Despite its importance for a multitude of key technologies hardly anything is known about the atomistic structure of the interface between the electrode and the electrolyte. In particular the atomic structure of the solid electrode has a decisive impact on the chemical reactions taking place at the interface. The ability to selectively modify the structure of the surface at the scale of individual atoms would open completely new possibilities target and influence central chemical reactions.

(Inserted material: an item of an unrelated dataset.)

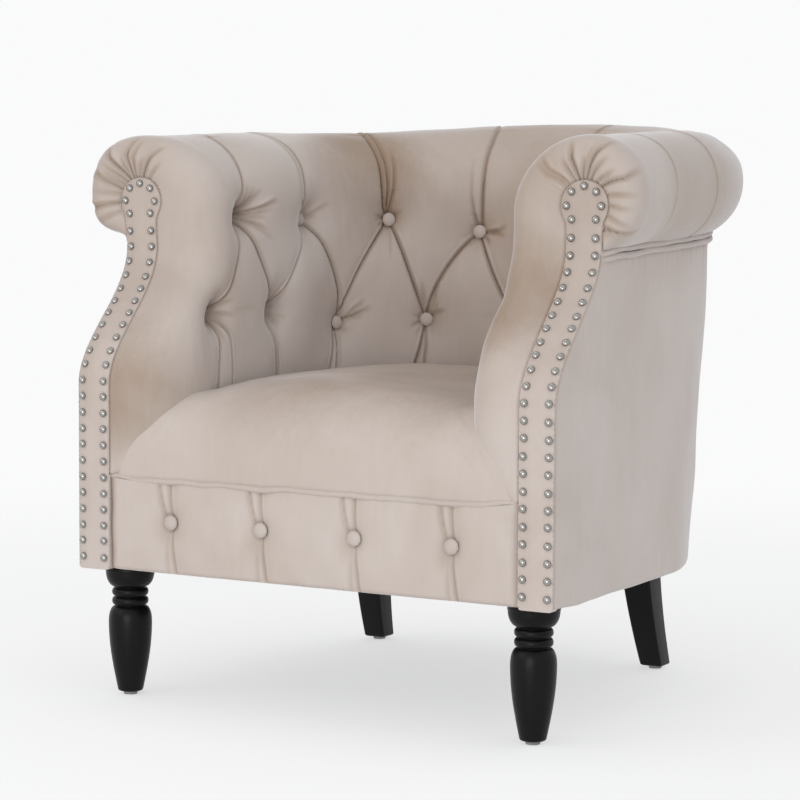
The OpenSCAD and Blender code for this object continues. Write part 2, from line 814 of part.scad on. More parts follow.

Scientist from the Computational Materials Design department of the Max-Planck-Institut für Eisenforschung have come a great deal closer to achieving this goal. Within the framework of the Excellence-cluster RESOLV, a joint research initiative of seven research institutions in the Ruhr area, an unexpected phenomenon was found with the help of highly accurate quantum mechanical methods and powerful supercomputers. Previous studies of metallic surfaces repeatedly show that the structure of the surface hardly changes in contact with a liquid electrolyte. The researchers were therefore very surprised when they brought a semi-conducting surface into contact with an electrolyte. “We were completely surprised to see the formation of structures, which are unstable in the absence of water and are also not observed”, says Dr. Mira Todorova, head of the Electrochemistry and Corrosion group. The department head Prof. Neugebauer is equally enthusiastic: “Our simulation methods allowed us not only to find a completely new and unexpected phenomenon, but also to identify the underlying mechanisms. This opens up totally new possibilities to shape and design surfaces with atomic precision.”

These studies not only offer new insights into future-oriented technologies, but also provide a new perception of a question intensely discussed in geology: The cause of the enhanced crack formation in minerals when they are exposed to a humid environment.